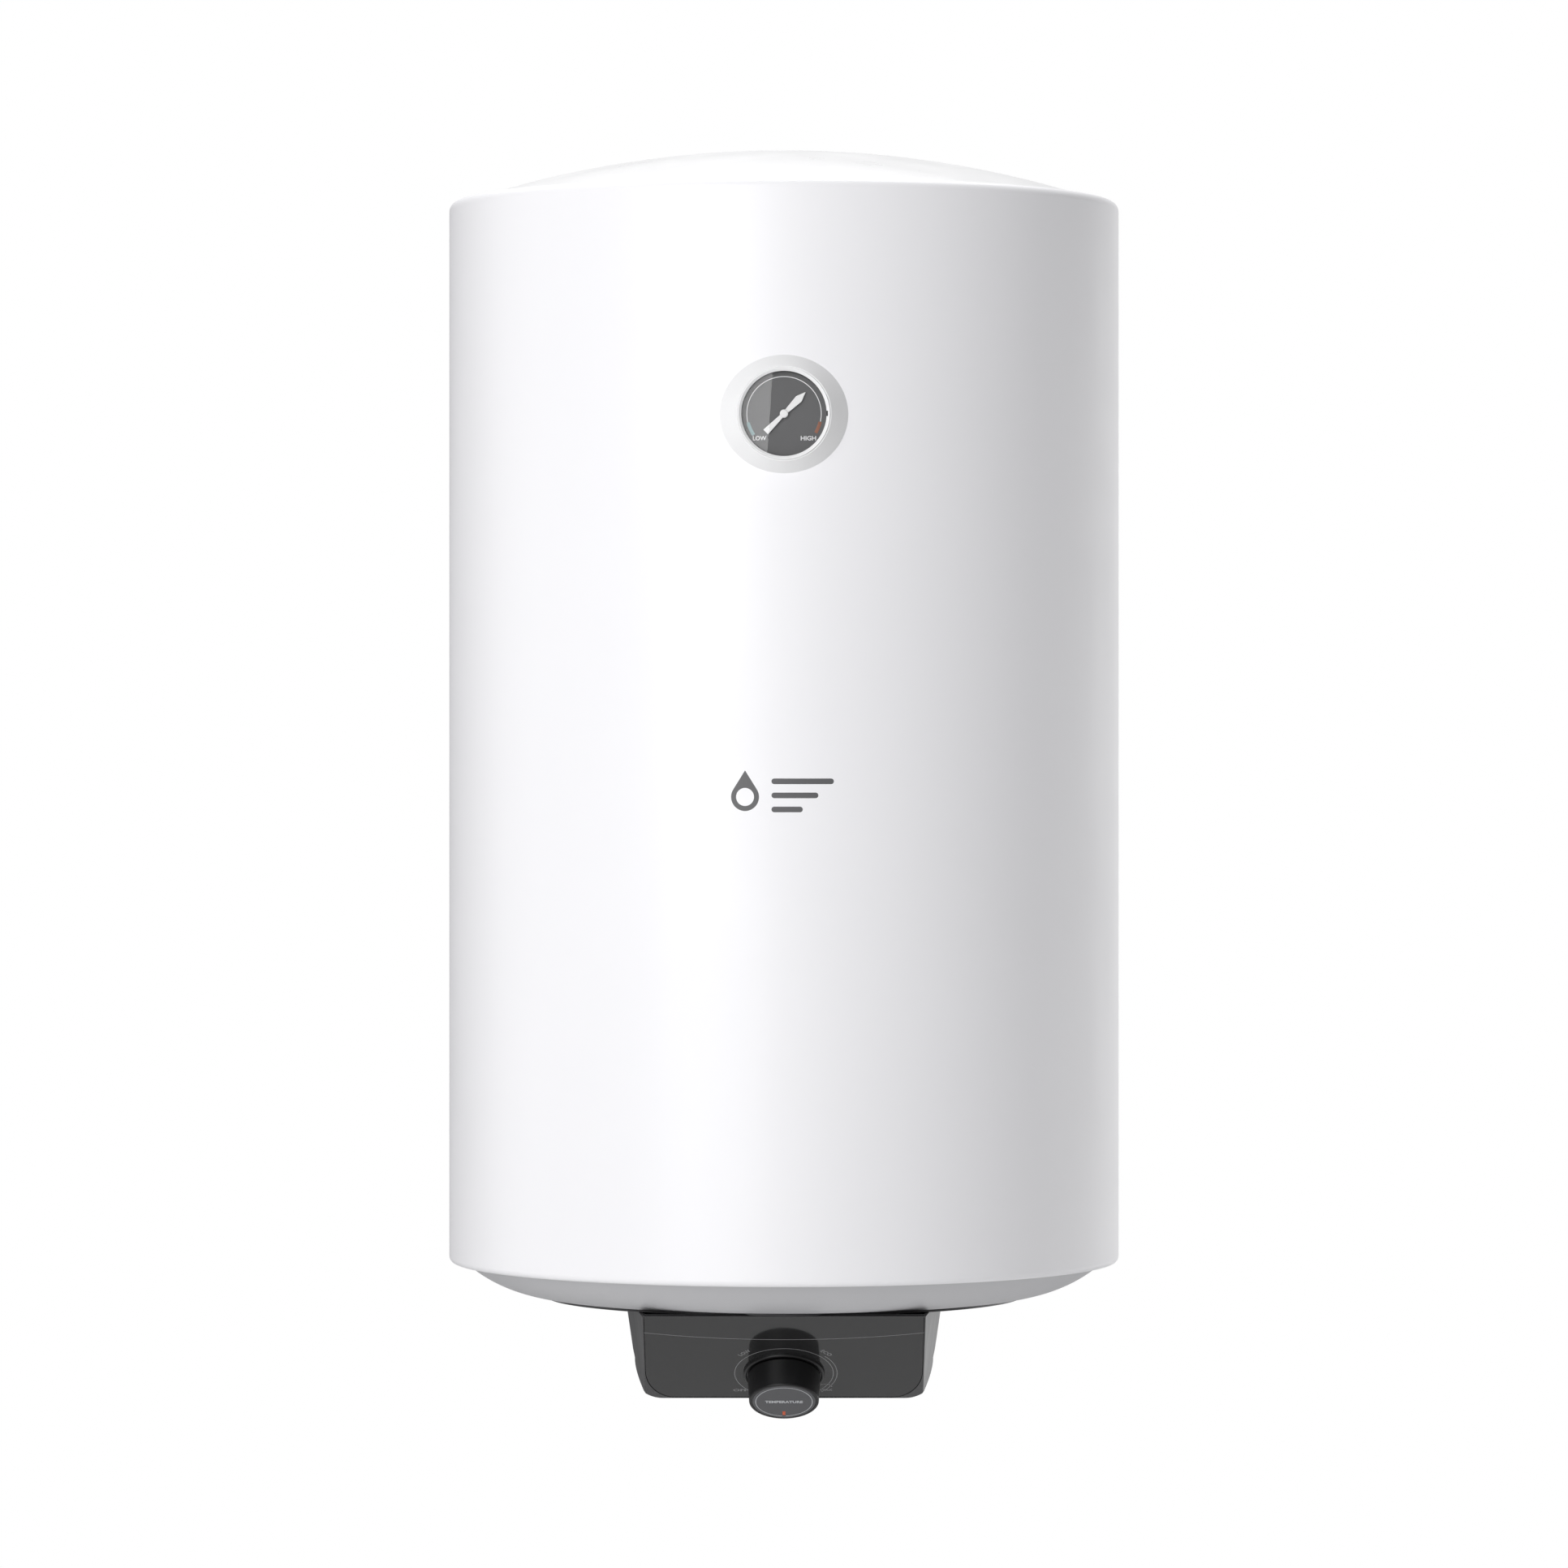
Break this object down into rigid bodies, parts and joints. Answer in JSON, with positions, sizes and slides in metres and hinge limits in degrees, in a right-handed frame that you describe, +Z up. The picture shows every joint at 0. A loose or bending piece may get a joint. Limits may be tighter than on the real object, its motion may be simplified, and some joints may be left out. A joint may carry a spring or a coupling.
{
  "type": "tank water heater",
  "caption": "Wall-hung electric storage water heater: white upright cylinder with domed top, round thermometer, and a dark control box with a turning knob underneath.",
  "frame": {"origin": "middle of the upper wall bracket's two slots, on the wall plane", "axes": "+Z up along the tank, +Y into the wall, +X to the right when facing the heater's front"},
  "size_m": [0.45, 0.476, 0.8421],
  "materials": {
    "white_paint": "satin white powder coat",
    "white_plastic": "white moulding, soft gloss",
    "grey_plastic": "light grey moulding, fine satin grain",
    "dark_plastic": "dark grey moulding, fine matt grain",
    "gloss_dark_plastic": "polished dark grey",
    "knob_face_grey": "mid grey, satin",
    "orange_plastic": "orange inlay",
    "foam": "rigid polyurethane foam, closed cells",
    "enamelled_steel": "vitreous enamel over steel",
    "zinc_steel": "zinc plated",
    "copper": "bare copper",
    "brass": "bare brass",
    "magnesium": "bare magnesium",
    "black_rubber": "matt black",
    "blue_plastic": "blue moulding",
    "red_plastic": "red moulding",
    "cream_plastic": "cream moulding",
    "phenolic": "dark brown phenolic",
    "reset_red": "red moulding",
    "brown_insulation": "brown wire sleeve",
    "blue_insulation": "blue wire sleeve",
    "green_yellow_insulation": "green wire sleeve with a yellow stripe",
    "black_plastic": "black moulding",
    "dial_grey": "printed grey dial",
    "clear_lens": "clear",
    "needle_white": "white enamel"
  },
  "bodies": {
    "heater": {"casing": "white_paint", "top_cap": "white_plastic", "bottom_cap": "grey_plastic", "base_disc": "dark_plastic", "cover_posts": "dark_plastic", "insulation": "foam", "tank_barrel": "enamelled_steel", "tank_top_head": "enamelled_steel", "tank_bottom_head": "enamelled_steel", "bracket_pads": "enamelled_steel", "upper_wall_bracket": "zinc_steel", "lower_wall_bracket": "zinc_steel", "flange_neck": "enamelled_steel", "flange_studs": "zinc_steel", "flange_gasket": "black_rubber", "flange_plate": "zinc_steel", "flange_nuts": "zinc_steel", "heating_element": "copper", "element_link": "brass", "anode_rod": "magnesium", "anode_nut": "zinc_steel", "sensor_pocket": "copper", "thermostat_bulb": "copper", "thermostat_capillary": "copper", "cold_inlet_pipe": "zinc_steel", "inlet_diffuser": "cream_plastic", "hot_outlet_pipe": "zinc_steel", "cold_collar": "blue_plastic", "hot_collar": "red_plastic", "control_cover": "dark_plastic", "control_panel": "gloss_dark_plastic", "cover_screws": "zinc_steel", "knob_trim_ring": "dark_plastic", "thermostat": "cream_plastic", "thermostat_screws": "zinc_steel", "safety_cutout": "phenolic", "terminal_bracket": "zinc_steel", "terminal_block": "cream_plastic", "terminal_screws": "brass", "live_wires": "brown_insulation", "neutral_wire": "blue_insulation", "earth_wire": "green_yellow_insulation", "earth_screw": "brass", "cord_gland": "black_plastic", "gland_nut": "black_plastic", "gauge_collar": "white_plastic", "gauge_case": "black_plastic", "gauge_bezel": "white_plastic", "gauge_lens": "clear_lens", "gauge_dial": "dial_grey", "gauge_movement": "brass", "gauge_capillary": "copper", "gauge_bulb": "copper"},
    "control_knob": {"knob": "dark_plastic", "knob_face": "knob_face_grey", "knob_mark": "orange_plastic", "thermostat_spindle": "zinc_steel"},
    "needle": {"gauge_needle": "needle_white", "gauge_arbor": "brass"},
    "reset": {"reset_button": "reset_red"}
  },
  "joints": [
    {"name": "knob_turn", "type": "hinge", "parent": "heater", "child": "control_knob", "pos_m": [0, -0.33965, -0.61296], "axis": [0, 0.5736, 0.8192], "range_deg": [0, 315]},
    {"name": "needle_turn", "type": "hinge", "parent": "heater", "child": "needle", "pos_m": [0, -0.466, 0.013], "axis": [0, 1, 0], "range_deg": [-170, 76]},
    {"name": "reset_press", "type": "slide", "parent": "heater", "child": "reset", "axis": [0, 0, 1], "range_m": [0, 0.0015], "stiffness_N_per_m": 400, "springref_m": -0.001}
  ]
}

_What is required_
Give the data again, exactly as it stands.

_Exercise output_
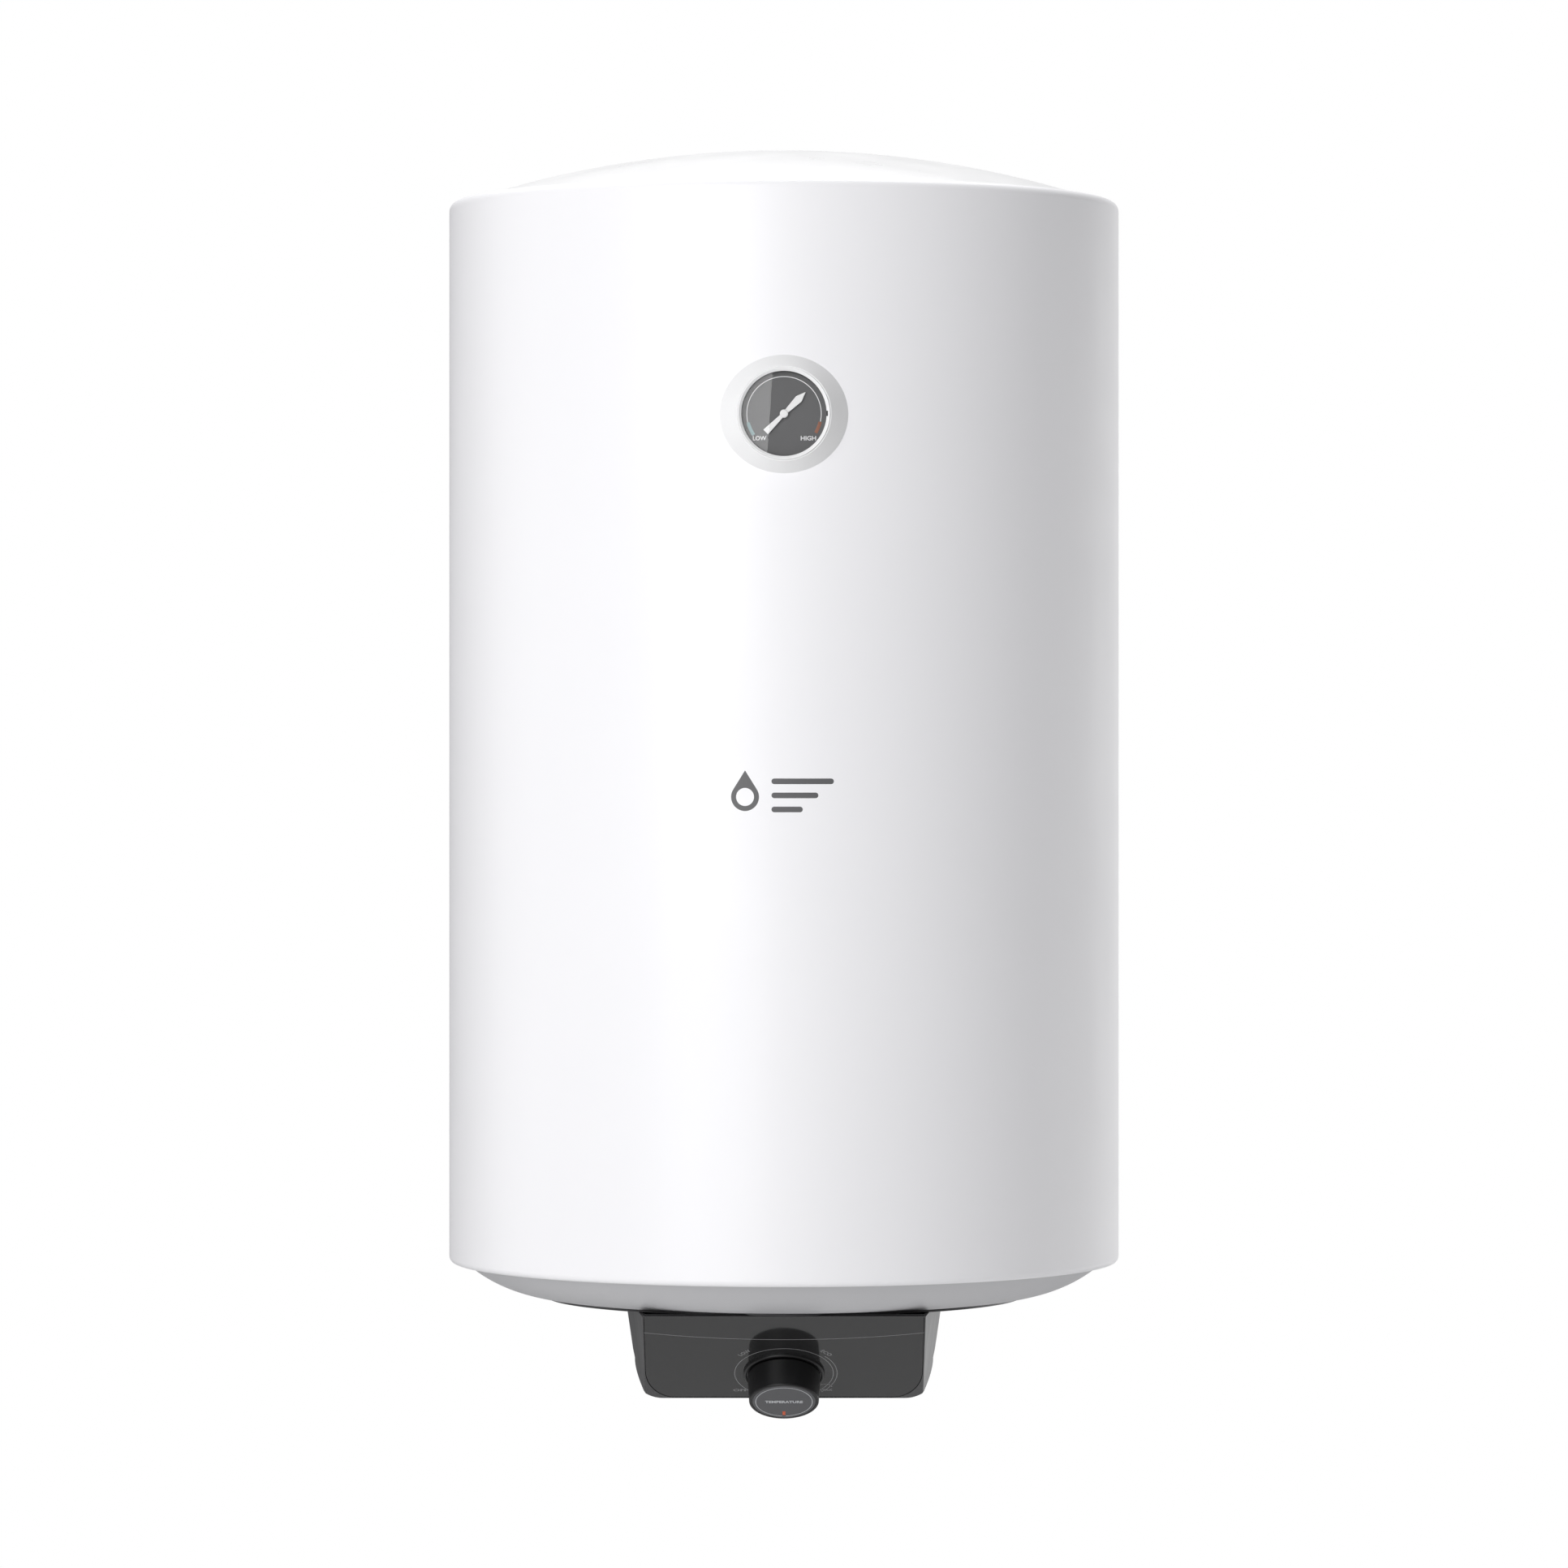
Break this object down into rigid bodies, parts and joints. Answer in JSON, with positions, sizes and slides in metres and hinge limits in degrees, in a right-handed frame that you describe, +Z up. The picture shows every joint at 0. A loose or bending piece may get a joint. Limits may be tighter than on the real object, its motion may be simplified, and some joints may be left out. A joint may carry a spring or a coupling.
{
  "type": "tank water heater",
  "caption": "Wall-hung electric storage water heater: white upright cylinder with domed top, round thermometer, and a dark control box with a turning knob underneath.",
  "frame": {"origin": "middle of the upper wall bracket's two slots, on the wall plane", "axes": "+Z up along the tank, +Y into the wall, +X to the right when facing the heater's front"},
  "size_m": [0.45, 0.476, 0.8421],
  "materials": {
    "white_paint": "satin white powder coat",
    "white_plastic": "white moulding, soft gloss",
    "grey_plastic": "light grey moulding, fine satin grain",
    "dark_plastic": "dark grey moulding, fine matt grain",
    "gloss_dark_plastic": "polished dark grey",
    "knob_face_grey": "mid grey, satin",
    "orange_plastic": "orange inlay",
    "foam": "rigid polyurethane foam, closed cells",
    "enamelled_steel": "vitreous enamel over steel",
    "zinc_steel": "zinc plated",
    "copper": "bare copper",
    "brass": "bare brass",
    "magnesium": "bare magnesium",
    "black_rubber": "matt black",
    "blue_plastic": "blue moulding",
    "red_plastic": "red moulding",
    "cream_plastic": "cream moulding",
    "phenolic": "dark brown phenolic",
    "reset_red": "red moulding",
    "brown_insulation": "brown wire sleeve",
    "blue_insulation": "blue wire sleeve",
    "green_yellow_insulation": "green wire sleeve with a yellow stripe",
    "black_plastic": "black moulding",
    "dial_grey": "printed grey dial",
    "clear_lens": "clear",
    "needle_white": "white enamel"
  },
  "bodies": {
    "heater": {"casing": "white_paint", "top_cap": "white_plastic", "bottom_cap": "grey_plastic", "base_disc": "dark_plastic", "cover_posts": "dark_plastic", "insulation": "foam", "tank_barrel": "enamelled_steel", "tank_top_head": "enamelled_steel", "tank_bottom_head": "enamelled_steel", "bracket_pads": "enamelled_steel", "upper_wall_bracket": "zinc_steel", "lower_wall_bracket": "zinc_steel", "flange_neck": "enamelled_steel", "flange_studs": "zinc_steel", "flange_gasket": "black_rubber", "flange_plate": "zinc_steel", "flange_nuts": "zinc_steel", "heating_element": "copper", "element_link": "brass", "anode_rod": "magnesium", "anode_nut": "zinc_steel", "sensor_pocket": "copper", "thermostat_bulb": "copper", "thermostat_capillary": "copper", "cold_inlet_pipe": "zinc_steel", "inlet_diffuser": "cream_plastic", "hot_outlet_pipe": "zinc_steel", "cold_collar": "blue_plastic", "hot_collar": "red_plastic", "control_cover": "dark_plastic", "control_panel": "gloss_dark_plastic", "cover_screws": "zinc_steel", "knob_trim_ring": "dark_plastic", "thermostat": "cream_plastic", "thermostat_screws": "zinc_steel", "safety_cutout": "phenolic", "terminal_bracket": "zinc_steel", "terminal_block": "cream_plastic", "terminal_screws": "brass", "live_wires": "brown_insulation", "neutral_wire": "blue_insulation", "earth_wire": "green_yellow_insulation", "earth_screw": "brass", "cord_gland": "black_plastic", "gland_nut": "black_plastic", "gauge_collar": "white_plastic", "gauge_case": "black_plastic", "gauge_bezel": "white_plastic", "gauge_lens": "clear_lens", "gauge_dial": "dial_grey", "gauge_movement": "brass", "gauge_capillary": "copper", "gauge_bulb": "copper"},
    "control_knob": {"knob": "dark_plastic", "knob_face": "knob_face_grey", "knob_mark": "orange_plastic", "thermostat_spindle": "zinc_steel"},
    "needle": {"gauge_needle": "needle_white", "gauge_arbor": "brass"},
    "reset": {"reset_button": "reset_red"}
  },
  "joints": [
    {"name": "knob_turn", "type": "hinge", "parent": "heater", "child": "control_knob", "pos_m": [0, -0.33965, -0.61296], "axis": [0, 0.5736, 0.8192], "range_deg": [0, 315]},
    {"name": "needle_turn", "type": "hinge", "parent": "heater", "child": "needle", "pos_m": [0, -0.466, 0.013], "axis": [0, 1, 0], "range_deg": [-170, 76]},
    {"name": "reset_press", "type": "slide", "parent": "heater", "child": "reset", "axis": [0, 0, 1], "range_m": [0, 0.0015], "stiffness_N_per_m": 400, "springref_m": -0.001}
  ]
}